ORDINARY RESOLUTIONS

    1. THAT, conditional upon the passing of resolution 1 above, the directors of the Company be generally and unconditionally authorised pursuant to article 177 of the articles of association of the Company to capitalise from time to time any sum or sums standing to the credit of any reserve of the Company, whether or not the same is available for distribution, (including the Company's special reserve) and to apply such sum or sums in paying up in full up to 40,000,000,000 unlisted, redeemable, fixed rate preference shares of one penny each in the capital of the Company having the rights and restrictions set out in article 177 of the articles of association of the Company that may be allotted and issued from time to time to the holders of ordinary shares in the capital of the Company pursuant to the authority given by resolution 3 below.

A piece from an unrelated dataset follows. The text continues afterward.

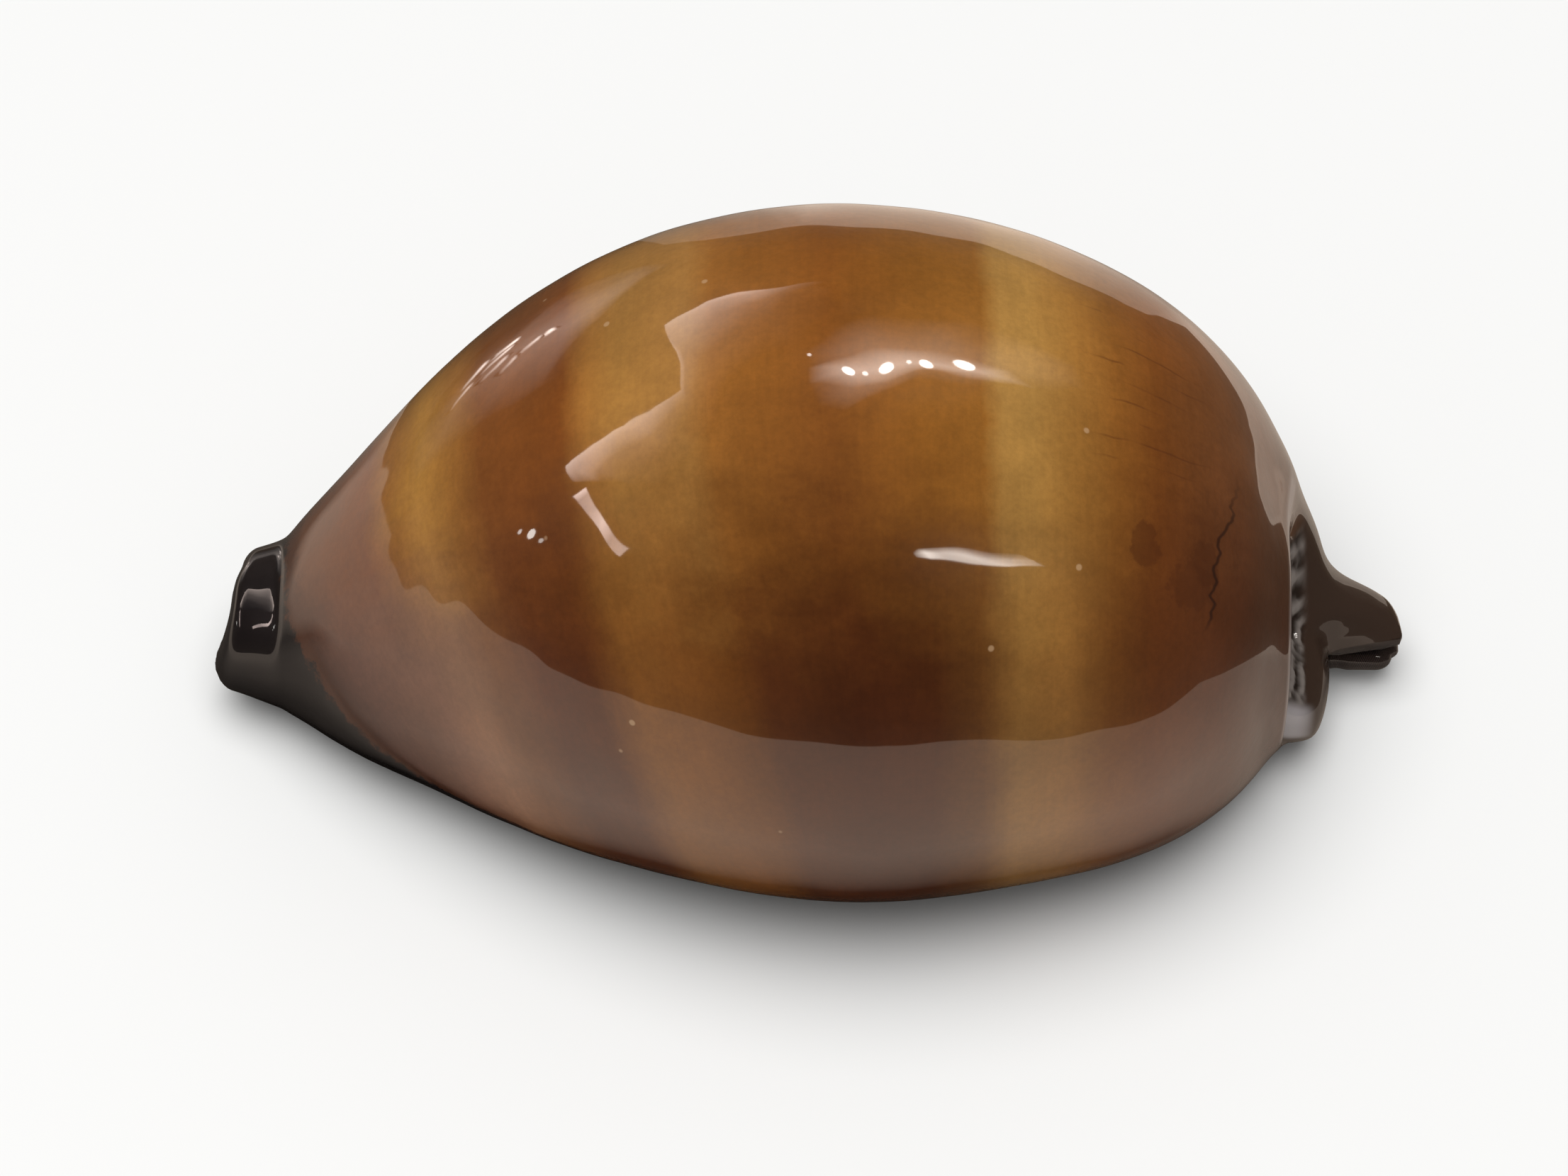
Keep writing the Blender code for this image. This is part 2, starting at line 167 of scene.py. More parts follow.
# Sections of the outside, from the snout to the beak.
SECTION_COLUMNS = (
    "x", "lean_top", "lean_col", "lean_edge", "tuck",
    "y_lip", "y_col", "y_gap", "z_top", "z_wide", "z_base",
)
OUTSIDE = (
    (-35.7, -0.45, -1.5, -1.2, 0, 7.6, -0.9, 3.8, 9.5, 5.0, 2.0),
    (-34.4, -0.1, -0.9, -0.6, 0, 7.9, -1.5, 3.7, 10.0, 5.1, 1.5),
    (-33.5, 0, -0.3, -0.2, 0, 8.2, -2.2, 3.6, 10.3, 5.2, 1.3),
    (-33.0, 0, -0.1, -0.1, 0, 8.42, -2.6, 3.6, 10.5, 5.35, 1.25),
    (-32.6, 0, 0, 0, 0, 8.65, -3.0, 3.6, 10.95, 5.45, 1.2),
    (-32.1, 0, 0, 0, 0, 8.96, -3.43, 3.6, 11.7, 5.62, 1.13),
    (-29.0, 0, 0, 0, 0, 11.0, -6.2, 3.5, 16.0, 6.6, 0.8),
    (-24.0, 0, 0, 0, 0, 14.3, -9.8, 3.3, 22.5, 8.2, 0.4),
    (-17.0, 0, 0, 0, 0, 18.0, -14.6, 3.0, 29.6, 10.4, 0),
    (-8.0, 0, 0, 0, 0, 20.6, -19.1, 2.8, 34.8, 12.8, -0.2),
    (3.0, 0, 0, 0, 0, 21.5, -21.4, 2.5, 36.6, 13.8, -0.35),
    (13.0, 0, 0, 0, 0, 20.6, -19.8, 2.1, 34.2, 13.4, -0.2),
    (21.0, 0, 0, 0, 0, 18.1, -16.6, 1.7, 29.9, 12.2, 0.2),
    (27.0, -0.3, -0.2, 0, 0, 14.9, -10.8, 1.3, 22.8, 10.0, 0.7),
    (29.2, -0.6, -0.6, 0, 0, 13.0, -7.8, 1.2, 18.4, 8.6, 1.0),
    (30.4, -1.0, -1.1, 0, 0, 11.6, -6.6, 1.1, 15.4, 7.6, 1.1),
    (31.2, -1.5, -1.6, 0, -0.9, 10.6, -6.1, 1.0, 13.0, 6.8, 1.2),
    (32.2, -2.1, -2.2, 0, -1.1, 9.0, -5.7, 1.0, 10.4, 6.2, 1.3),
    (33.0, -2.5, -2.6, 0, -0.7, 7.5, -5.4, 1.0, 8.5, 5.4, 1.4),
    (34.0, -2.9, -3.0, 0, -0.2, 6.9, -5.0, 0.9, 7.6, 4.8, 1.4),
    (35.6, -3.8, -4.0, -0.9, 0, 6.4, -4.5, 0.8, 6.8, 4.2, 1.5),
    (37.5, -4.8, -5.3, -2.2, 0, 5.5, -3.7, 0.8, 5.6, 3.4, 1.5),
)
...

    1. THAT, conditional upon the passing of resolutions 1 and 2 above, pursuant to section 551 of the Companies Act 2006, the directors of the Company (the "Directors") be generally and unconditionally authorised to exercise all powers of the Company to allot and issue from time to time, credited as fully paid up, unlisted, redeemable, fixed rate preference shares of one penny each in the capital of the Company having the rights and restrictions set out in article 177 of the articles of association of the Company ("B Shares") up to an aggregate nominal amount of £400,000,000 to the holders of ordinary shares in the capital of the Company (excluding any ordinary shares held in treasury) on a pro rata basis, and by reference to such record time(s) and date(s), as determined by the Directors from time to time, in accordance with the terms of the circular sent by the Company to its shareholders dated 17 June 2024. Unless previously varied, revoked or renewed, this authority shall expire at 11.59 p.m. on 2 July 2029, save that the Company may, before such expiry, make an offer or agreement which would or might require B Shares to be allotted and/or issued after such expiry and the

Directors may allot and issue B Shares in pursuance of any such offer or agreement as if the authority conferred hereby had not expired.